From protest to revolt
How can something that began with accidentally blocking someone’s view of a football match escalate so quickly into anti-establishment riots, claiming two lives and hundreds of injuries across the country? What’s going on here?
Rebellion is by nature risky and counter-intuitive. One can easily endanger one’s life. A state of emergency makes it even more risky to speak out. The government’s punishment can be swift and ruthless, as thousands of students, journalists, teachers, hawkers, and politicians have found out over the last months. Even Sheikh Hasina got jailed because she was being vocal.
So it must have taken a good deal of pent-up anger for people to raise their fists in front of black-clad policemen and armored vans, especially at a time when the state has suspended the fundamental right to protest.
Not only did these students riot in different parts of Bangladesh, they came to be supported by locals, hawkers, rice-sellers, small businessmen, bostibashi—basically, the under-classes. Teachers got involved as well. The flames spread to at least a dozen cities, and threatened more.
Their demands also quickly escalated. What began as a cry to withdraw an army camp inside Dhaka University became a clarion call to restore democracy, continuing even after the government sincerely announced that they would remove the camp.
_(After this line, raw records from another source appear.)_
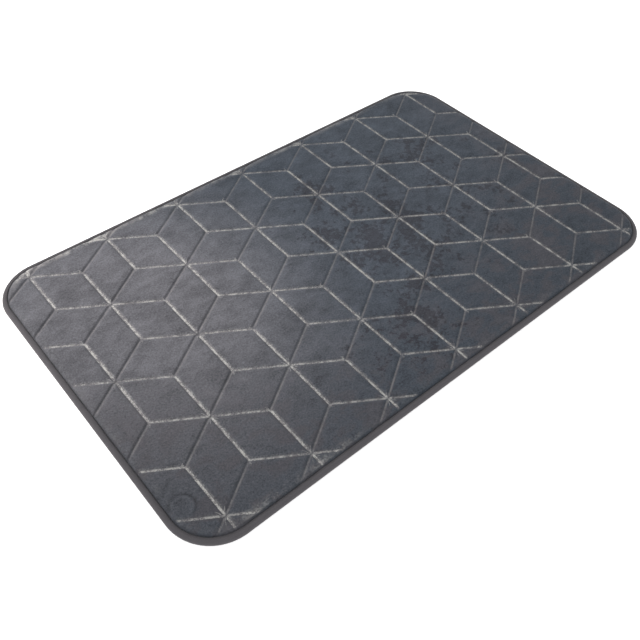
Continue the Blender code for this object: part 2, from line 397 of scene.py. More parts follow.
class Socket:
    """A node's output that takes part in sums, so that an expression adds its Math nodes."""

    def __init__(self, tree, output):
        self.tree = tree
        self.output = output

    def maths(self, operation, *values):
        """A Math node on this and other values."""
        node = self.tree.nodes.new("ShaderNodeMath")
        node.operation = operation
        for slot, value in zip(node.inputs, values):
            connect(self.tree, slot, value)
        return Socket(self.tree, node.outputs[0])

    def __add__(self, other):
        return self.maths("ADD", self, other)

    def __sub__(self, other):
        return self.maths("SUBTRACT", self, other)

    def __rsub__(self, other):
        return self.maths("SUBTRACT", other, self)

    def __mul__(self, other):
        return self.maths("MULTIPLY", self, other)

    __radd__ = __add__
    __rmul__ = __mul__


def connect(tree, slot, value):
    """Feeds an input with a link, a number, a vector or a colour."""
    if isinstance(value, Socket):
        tree.links.new(value.output, slot)
    elif slot.type == "RGBA":
        slot.default_value = (*value, 1)
    else:
        slot.default_value = value


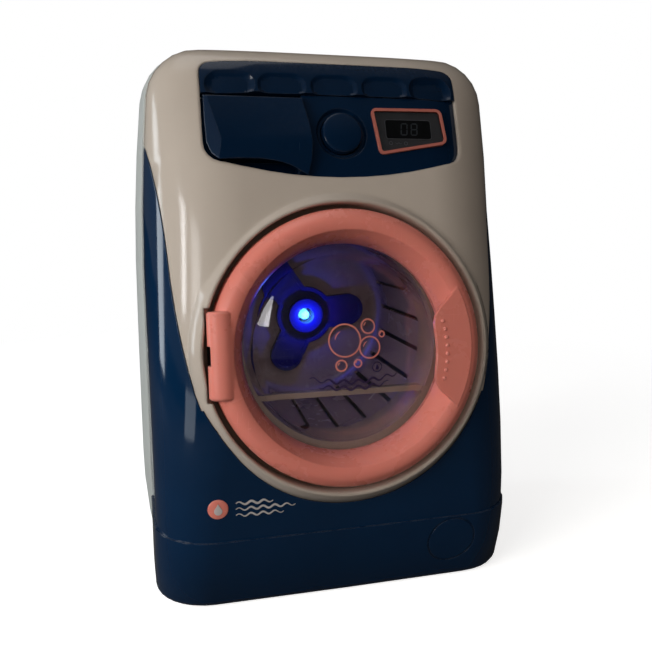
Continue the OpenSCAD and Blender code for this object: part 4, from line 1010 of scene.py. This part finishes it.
class WASHER_OT_screws(bpy.types.Operator):
    """Adds the cross-recess screws in the places of the plain ones"""

    bl_idname = "toy_washer.screws"
    bl_label = "Screws"

    def execute(self, context):
        for node, (body, out) in SCREWS.items():
            mesh = NODES[node].data
            points = np.array([v.co for v in mesh.vertices])
            parts = []
            for lump in loose_parts(mesh, points):
                parts.append(self.like(points[lump], Vector(out), 0.7 * len(parts)))
            made = piece(node + "_cross", *join(parts), "Zinc plate", body, "steel", limit=38)
            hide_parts(node)
        return {"FINISHED"}

    def like(self, p, axis, turn):
        """A screw with the place and sizes of the plain one that has these points."""
        way = np.array(axis)
        along = p @ way
        low, high = along.min(), along.max()
        middle = (p.max(0) + p.min(0)) / 2
        from_middle = p - middle
        across = np.linalg.norm(from_middle - np.outer(from_middle @ way, way), axis=1)
        head_r = across.max()
        shank_r = across[along < low + 0.0004].max()
        head_h = max(0.0006, high - along[across > head_r * 0.97].min())
        if head_r < shank_r * 1.1:
            head_h = (high - low) * 0.4
        middle = Vector(middle.tolist())
        centre = middle + axis * (high - head_h - axis.dot(middle))
        return screw(centre, -axis, head_r, head_h, shank_r, high - low - head_h, turn)


def loose_parts(mesh, points):
    """Groups of vertices that belong together, joined by place."""
    same = places(points, SAME_SCREW)
    parent = list(range(same.max() + 1))

    def root(i):
        while parent[i] != i:
            parent[i] = parent[parent[i]]
            i = parent[i]
        return i

    for poly in mesh.polygons:
        ids = [root(same[v]) for v in poly.vertices]
        for k in ids[1:]:
            parent[k] = ids[0]
    owner = np.array([root(i) for i in same])
    return [np.flatnonzero(owner == k) for k in np.unique(owner)]


# Lamps that show in gloss: place, aim, size, share of the window lamp's power and colour
PANES = {
    "window_lamp_near": ((-0.62, -0.40, 0.27), (0, -0.02, 0.16), (0.14, 0.24), 1.0, (1.0, 0.98, 0.95)),
    "window_lamp_far": ((-0.655, -0.205, 0.285), (0, -0.02, 0.16), (0.055, 0.17), 0.81, (0.97, 0.98, 1.0)),
    "window_lamp_rear": ((-0.60, 0.20, 0.21), (-0.08, 0, 0.16), (0.12, 0.34), 1.25, (0.85, 0.94, 1.0)),
    "low_lamp": ((-0.52, -0.30, 0.05), (0, -0.02, 0.05), (0.16, 0.08), 0.16, (0.85, 0.94, 1.0)),
}
MIDDLE = (0, 0, 0.12)
DRUM_BLUE = (0.03, 0.07, 1.0)
LAMP_OUT = 0.007
FLOOR_R, FLOOR_GAP = 6.0, 0.0002

# Place of the camera, the way it looks in degrees, and its lens
CAMERA_AT = (-0.0907, -0.3483, 0.1843)
YAW, PITCH, ROLL = (math.radians(a) for a in (15.0, 11.0, 0.27))
SENSOR, LENS = 36.0, 36.0 * 752 / 652


class WASHER_OT_stage(bpy.types.Operator):
    """Sets the floor, surroundings, lamps and camera"""

    bl_idname = "toy_washer.stage"
    bl_label = "Stage"

    def execute(self, context):
        scene, stage = context.scene, context.scene.washer_stage
        self.floor()
        self.surroundings(scene, stage)
        self.lamps(stage)
        self.camera(scene)
        scene.view_settings.view_transform = "Standard"
        return {"FINISHED"}

    def lamps(self, stage):
        for name, (place, aim, size, share, colour) in PANES.items():
            self.lamp(name, place, aim, size, stage.window_power * share, colour)
        self.lamp("top_lamp", (-0.15, 0.10, 0.95), MIDDLE, (0.6, 0.6), stage.top_power, (1.0, 1.0, 1.0))
        for name, place, size, power, colour in (
                ("side_lamp", (-0.89, -0.53, 0.50), (0.8, 0.7), stage.side_power, (1.0, 0.98, 0.95)),
                ("fill_lamp", (-0.25, -1.15, 0.50), (0.7, 0.7), stage.fill_power, (1.0, 0.88, 0.78))):
            soft = self.lamp(name, place, MIDDLE, size, power, colour)
            soft.visible_glossy = soft.visible_transmission = False
        edge, colour = (-0.038, -0.06, 0.13), (1.0, 0.98, 1.0)
        glare = self.lamp("dome_glare", (-0.32, -0.42, 0.36), edge, (0.10, 0.18), stage.glare_power, colour)
        dome = bpy.data.collections.new("dome_only")
        dome.objects.link(NODES["door_window"])
        glare.light_linking.receiver_collection = dome
        place = Vector((0.0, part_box("led")[0][1] - LAMP_OUT, DOOR_Z / 1000))
        light = bpy.data.lights.new("drum_lamp", "POINT")
        light.energy, light.color, light.shadow_soft_size = stage.drum_light * 0.2, DRUM_BLUE, 0.003
        near = new_object("drum_lamp", light)
        near.location = place
        behind = place + Vector((0, 0.01, 0))
        back = self.lamp("hub_lamp", place, behind, (0.004, 0.004), stage.drum_light * 0.8, DRUM_BLUE)
        near.visible_transmission = back.visible_transmission = False

    def floor(self):
        """A round floor that shows as white with the object's shadow."""
        made, net, surface = new_material("Floor white")
        place = net.place()
        rough = net.span(net.noise(place, 6.0, 2.0), 0.3, 0.7, 0.6, 0.75)
        lit = net.add("ShaderNodeBsdfDiffuse", {"Color": (0.86, 0.86, 0.86, 1), "Roughness": rough})
        near = net.add("ShaderNodeAddShader", {0: lit.outputs[0], 1: net.white("ShaderNodeEmission", 0.72)})
        reach = net.add("ShaderNodeVectorMath", {0: place}, operation="LENGTH").outputs["Value"]
        shown = net.mix(net.span(reach, 0.25, 0.6), near.outputs[0], net.white("ShaderNodeEmission", 1.0))
        plain = net.add("ShaderNodeBsdfDiffuse", {"Color": (0.13, 0.125, 0.12, 1)})
        seen = net.add("ShaderNodeLightPath").outputs["Is Camera Ray"]
        net.join(net.mix(seen, plain.outputs[0], shown), surface)
        mesh = bpy.data.meshes.new("floor")
        n = 64
        verts = [(0, 0, 0)] + [(x, y, 0) for x, y in ring(FLOOR_R, n, (0, 0))]
        mesh.from_pydata(verts, [], [[0, 1 + i, 1 + (i + 1) % n] for i in range(n)])
        mesh.materials.append(made)
        obj = new_object("floor", mesh)
        obj.location.z = -FLOOR_GAP

    def surroundings(self, scene, stage):
        """White where it is seen, dim in gloss, and plain light for all other rays."""
        world = bpy.data.worlds.new("surroundings")
        world.use_nodes = True
        world.node_tree.nodes.clear()
        net = Net(world.node_tree)
        path = net.add("ShaderNodeLightPath")
        way = net.add("ShaderNodeTexCoord").outputs["Generated"]
        parts = net.add("ShaderNodeSeparateXYZ", {0: way})
        left = net.span(parts.outputs[0], -0.1, -0.9, 0.0, 0.12)
        above = net.span(parts.outputs[2], 0.60, 1.0, 0.012, 0.13)
        mirrored = net.white("ShaderNodeBackground", net.plus(left, above))
        turned = net.math("GREATER_THAN", path.outputs["Glossy Depth"], 0.5)
        gloss = net.math("MAXIMUM", path.outputs["Is Glossy Ray"], turned)
        lit = net.mix(gloss, net.white("ShaderNodeBackground", stage.room), mirrored)
        through = net.math("SUBTRACT", path.outputs["Is Transmission Ray"], turned, True)
        seen = net.math("MAXIMUM", path.outputs["Is Camera Ray"], through)
        whole = net.mix(seen, lit, net.white("ShaderNodeBackground", 1.0))
        net.join(whole, net.add("ShaderNodeOutputWorld").inputs[0])
        scene.world = world

    def lamp(self, name, place, aim, size, power, colour):
        light = bpy.data.lights.new(name, "AREA")
        light.shape, light.size, light.size_y = "RECTANGLE", size[0], size[1]
        light.energy, light.color = power, colour
        made = new_object(name, light)
        made.location = place
        made.rotation_mode = "QUATERNION"
        made.rotation_quaternion = (Vector(aim) - Vector(place)).to_track_quat("-Z", "Y")
        return made

    def camera(self, scene):
        data = bpy.data.cameras.new("photo_camera")
        data.sensor_width, data.lens = SENSOR, LENS
        data.clip_start = 0.01
        made = new_object("photo_camera", data)
        ahead = Vector((math.sin(YAW) * math.cos(PITCH), math.cos(YAW) * math.cos(PITCH), -math.sin(PITCH)))
        right = Vector((math.cos(YAW), -math.sin(YAW), 0))
        up = right.cross(ahead)
        r = right * math.cos(ROLL) + up * math.sin(ROLL)
        u = up * math.cos(ROLL) - right * math.sin(ROLL)
        turned = Matrix((r, u, -ahead)).transposed().to_4x4()
        made.matrix_world = Matrix.Translation(CAMERA_AT) @ turned
        scene.camera = made


class WASHER_PT_panel(bpy.types.Panel):
    """Lists the steps, sizes and colours of the toy washing machine"""

    bl_idname = "WASHER_PT_panel"
    bl_label = "Toy washing machine"
    bl_space_type = "VIEW_3D"
    bl_region_type = "UI"
    bl_category = "Toy Washer"

    def draw(self, context):
        for step in STEPS:
            self.layout.operator(step.bl_idname)
        for group in (context.scene.washer_sizes, context.scene.washer_colours, context.scene.washer_stage):
            box = self.layout.box()
            for key in group.__annotations__:
                box.prop(group, key)


GROUPS = (WasherSizes, WasherColours, WasherStage)
STEPS = (WASHER_OT_finishes, WASHER_OT_case, WASHER_OT_panel, WASHER_OT_digits, WASHER_OT_door,
         WASHER_OT_window_print, WASHER_OT_badge, WASHER_OT_drum, WASHER_OT_works, WASHER_OT_screws,
         WASHER_OT_stage)


def register():
    for made in GROUPS + STEPS + (WASHER_PT_panel,):
        bpy.utils.register_class(made)
    bpy.types.Scene.washer_sizes = PointerProperty(type=WasherSizes)
    bpy.types.Scene.washer_colours = PointerProperty(type=WasherColours)
    bpy.types.Scene.washer_stage = PointerProperty(type=WasherStage)


def unregister():
    del bpy.types.Scene.washer_stage, bpy.types.Scene.washer_colours, bpy.types.Scene.washer_sizes
    for made in reversed(GROUPS + STEPS + (WASHER_PT_panel,)):
        bpy.utils.unregister_class(made)


def main():
    register()
    bpy.ops.toy_washer.finishes()
    bpy.ops.toy_washer.case()
    bpy.ops.toy_washer.panel()
    bpy.ops.toy_washer.digits()
    bpy.ops.toy_washer.door()
    bpy.ops.toy_washer.window_print()
    bpy.ops.toy_washer.badge()
    bpy.ops.toy_washer.drum()
    bpy.ops.toy_washer.works()
    bpy.ops.toy_washer.screws()
    bpy.ops.toy_washer.stage()


if __name__ == "__main__":
    main()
In between the unruly mob burnt everything from effigies to trucks. If these events had not moved so fast, the government would not have declared a curfew, closed all universities, and imposed censorship.
The driving force
The authorities may treat this as a pre-planned event. But the reality is much simpler. Nearly everything about this, from the blocking of the view in the football stands to the rioting in Rajshahi, was a fit of spontaneous frenzy. Events like these are difficult to be controlled closely by politicians.
What brought people together is also simpler. It was not an ‘evil force’ guiding their behaviour, unless the word ‘evil’ means people’s desire to be able to afford food, not to be evicted on whim and without warning, not to be arrested without showing reason and treated guilty unless proven innocent, not to be labeled readily as corrupt plotters or scheming hoarders or blackmailing bankers or thugs in the guise of students.
What was driving this is clear. Rebels are usually straightforward about what they want, because a rebellion is a way to publicise demands. What got the rebellion to expand was really a longing for democracy.
Why desire democracy?
This is something the caretaker government (CTG) will be well-advised to take very seriously. It should ask whether it is wise to wait another 15 months before holding national elections.
Optimism had rightfully greeted the CTG when it was inducted in January. Devious political games and schemes began in Dhaka, but around the country people had a much simpler and more innocent hope: finally, now, free and fair elections would be held. That hope has turned into demand.
CTG is absolutely right about the poison of corruption in our society. But when the generals say that democracy has not worked in Bangladesh, what they show is how removed they are from what the people want. As one street vendor said in a BBC interview: “They are killing us to keep themselves in power. They think the public are idiots. But we are not idiots. They have come to organise elections, so they should just hold elections and leave.”
So after such gross misrule during 2001-2006, why would ordinary people still prefer elections and democracy? Again, the reason is simple: Democracy gives them at least some access to decision makers, some security that if a bunch of them got together and demanded something, it might be heard.
Right now they have no access and no security. They are at the receiving end of the government’s sharp stick, and they're hurting politically and economically. But CTG is responding with even more repression. After imposing a curfew, cutting off cell-phones and international lines (and blaming it on sabotage), cordoning off the campus, beating whomever they could find, and arresting an unknown number of students, it has now filed cases against 42,000 people!
It would be a mistake for the CTG to think that because the sophisticated urban ‘civil society’ supported its selective anti-corruption drive and its IMF-kissing economic agenda, it has similar overwhelming support all over the country. Alas, the Dhaka-based high society is nothing but an insignificant drop in an electorate of seventy to eighty million.
The right strategy for the government is to listen to, talk to, and treat these millions respectfully, de-politicize and humanize its actions, and accelerate the schedule for national elections. State power, which according to the Constitution clearly belongs to the people, needs to be returned to its lawful owner at the earliest.